Good advice, and it would be my action as well when dealing with this rather poor opamp layout works by Yamaha.
There is, however, a mountain of nuance on this topic.
Some default reading to do:
http://www.analog.com/media/en/training-seminars/tutorials/MT-101.pdf
and for high-speed opamps (rather beyond analogue audio applications, but informative nevertheless)
http://www.ti.com/lit/an/sloa069/sloa069.pdf
In addition a couple of text books on that matter, leads me to rather use NP0/C0G MLCC capacitors than "film caps" for reasons of significant higher ESL for film caps.
Secondary, such decoupling is bound to very short distance from the opamp pin to a "very low inductive ground plane" to keep inductive elements to a bare minium (or else resonance and noise are rather generated)

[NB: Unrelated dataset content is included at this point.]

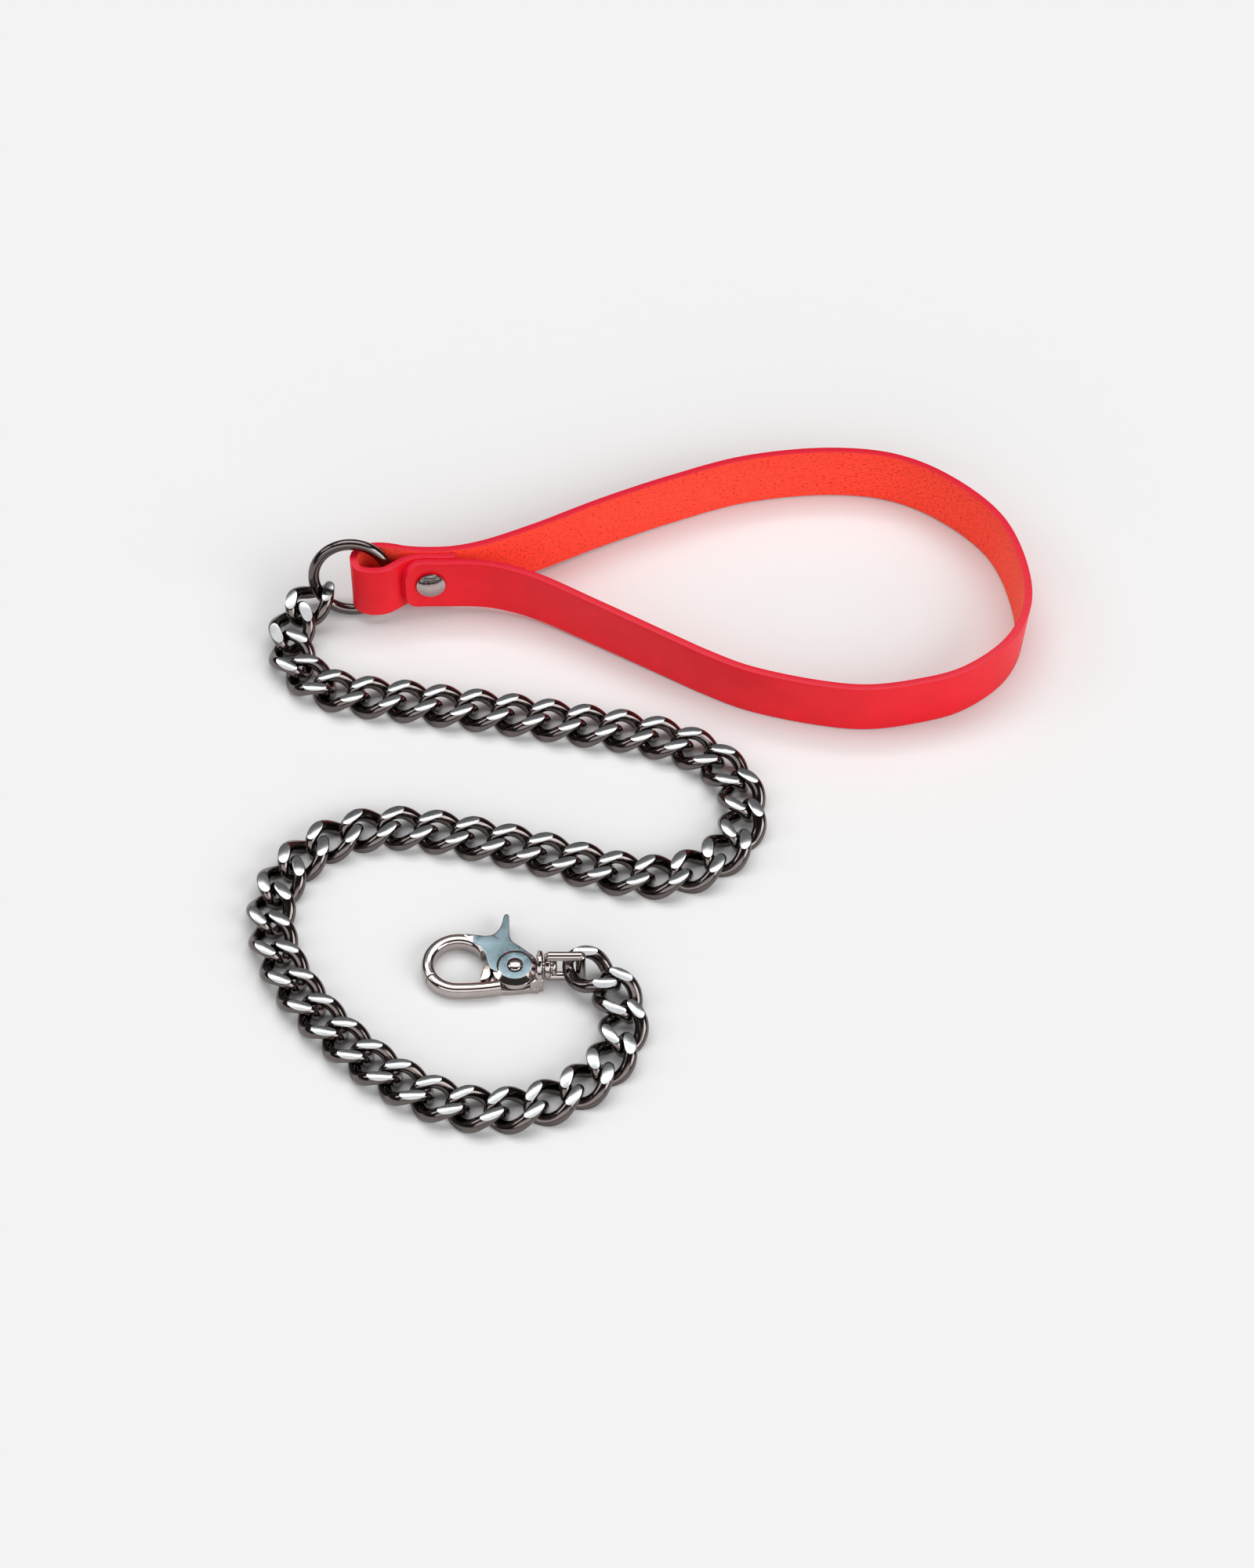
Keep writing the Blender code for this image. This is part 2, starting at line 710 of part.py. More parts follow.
def main():
    """Builds the whole leash."""
    clear_scene()
    parts = new_collection("chain_leash")
    cutters = new_collection("cutters")
    cutters.hide_render = True
    leather = new_material("red_leather", LEATHER, 0.0, 0.45)
    gunmetal = new_material("gunmetal", GUNMETAL, 1.0, 0.2)
    nickel = new_material("nickel", NICKEL, 1.0, 0.2)
    build_handle(parts, cutters, leather, gunmetal)
    build_chain(parts, gunmetal)
    build_snap(parts, cutters, nickel)


main()
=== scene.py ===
"""Looks of a chain leash: red leather wrist loop, O-ring, planed curb chain, swivel and trigger snap.

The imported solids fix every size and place, and are loaded first. Lengths are written in millimetres and
become metres through MM when a mesh is made.
"""

from __future__ import annotations

import json
import logging
import math
from dataclasses import dataclass
from enum import Enum
from typing import Any, Iterable, Sequence

import bmesh
import bpy
import numpy as np
from mathutils import Matrix, Vector

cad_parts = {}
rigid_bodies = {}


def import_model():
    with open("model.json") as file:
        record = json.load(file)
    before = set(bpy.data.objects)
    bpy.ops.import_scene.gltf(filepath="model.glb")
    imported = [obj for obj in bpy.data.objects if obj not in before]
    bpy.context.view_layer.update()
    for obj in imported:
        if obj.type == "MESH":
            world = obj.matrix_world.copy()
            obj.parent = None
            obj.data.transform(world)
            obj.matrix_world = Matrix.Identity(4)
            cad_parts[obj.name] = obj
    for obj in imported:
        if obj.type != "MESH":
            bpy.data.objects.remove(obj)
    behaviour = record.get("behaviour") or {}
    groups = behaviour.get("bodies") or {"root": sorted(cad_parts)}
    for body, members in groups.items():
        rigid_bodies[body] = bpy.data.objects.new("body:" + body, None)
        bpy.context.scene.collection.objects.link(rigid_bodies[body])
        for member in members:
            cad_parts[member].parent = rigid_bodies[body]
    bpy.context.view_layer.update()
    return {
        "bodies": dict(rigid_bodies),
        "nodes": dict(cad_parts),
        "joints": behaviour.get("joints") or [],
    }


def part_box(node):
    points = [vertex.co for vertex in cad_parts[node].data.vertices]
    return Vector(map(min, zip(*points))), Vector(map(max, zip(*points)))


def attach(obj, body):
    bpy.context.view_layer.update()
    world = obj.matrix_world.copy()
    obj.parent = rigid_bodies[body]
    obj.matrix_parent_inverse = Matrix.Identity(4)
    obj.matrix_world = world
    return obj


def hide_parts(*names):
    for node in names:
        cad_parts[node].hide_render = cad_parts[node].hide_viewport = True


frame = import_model()

MM = 0.001
LOG = logging.getLogger("chain_leash")


# ---------------------------------------------------------------- small helpers


def linear(code: str) -> tuple[float, float, float, float]:
    """Turns an sRGB hex colour such as "#C81432" into linear RGBA."""
    shown = [int(code[i : i + 2], 16) / 255 for i in (1, 3, 5)]
    lit = [v / 12.92 if v <= 0.04045 else ((v + 0.055) / 1.055) ** 2.4 for v in shown]
    return (lit[0], lit[1], lit[2], 1.0)


def add_node(
    tree: bpy.types.NodeTree,
    kind: str,
    settings: dict[str, Any] | None = None,
    inputs: dict[str | int, Any] | None = None,
) -> bpy.types.Node:
    """Adds a node, sets it up and fills its inputs.

    Args:
        tree: The node tree that gets the node.
        kind: The node's type name.
        settings: Properties of the node by name.
        inputs: Values or output sockets by input name or number; a list links several.

    Returns:
        The new node.
    """
    node = tree.nodes.new(kind)
    for name, value in (settings or {}).items():
        setattr(node, name, value)
    for key, given in (inputs or {}).items():
        for value in given if isinstance(given, list) else [given]:
            if isinstance(value, bpy.types.NodeSocket):
                tree.links.new(value, node.inputs[key])
            else:
                node.inputs[key].default_value = value
    return node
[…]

And that might be the second issue for CX1000: the + and - rails are readily under the opamp of course.... but where is the ground plane (0V)?
When long leads are required to connect the decouple caps from power rails to ground, then there is a risk of adding additional induction to the solution.
So yes, the Yamaha PCB layout is piss poor regarding opamp decoupling, but it might be a tricky treat to improve it afterwards.
A lot of care and knowledge required to do something that makes sense.
EDIT: the power supply decouple caps should be between rails and ground; NOT between +/- rails !!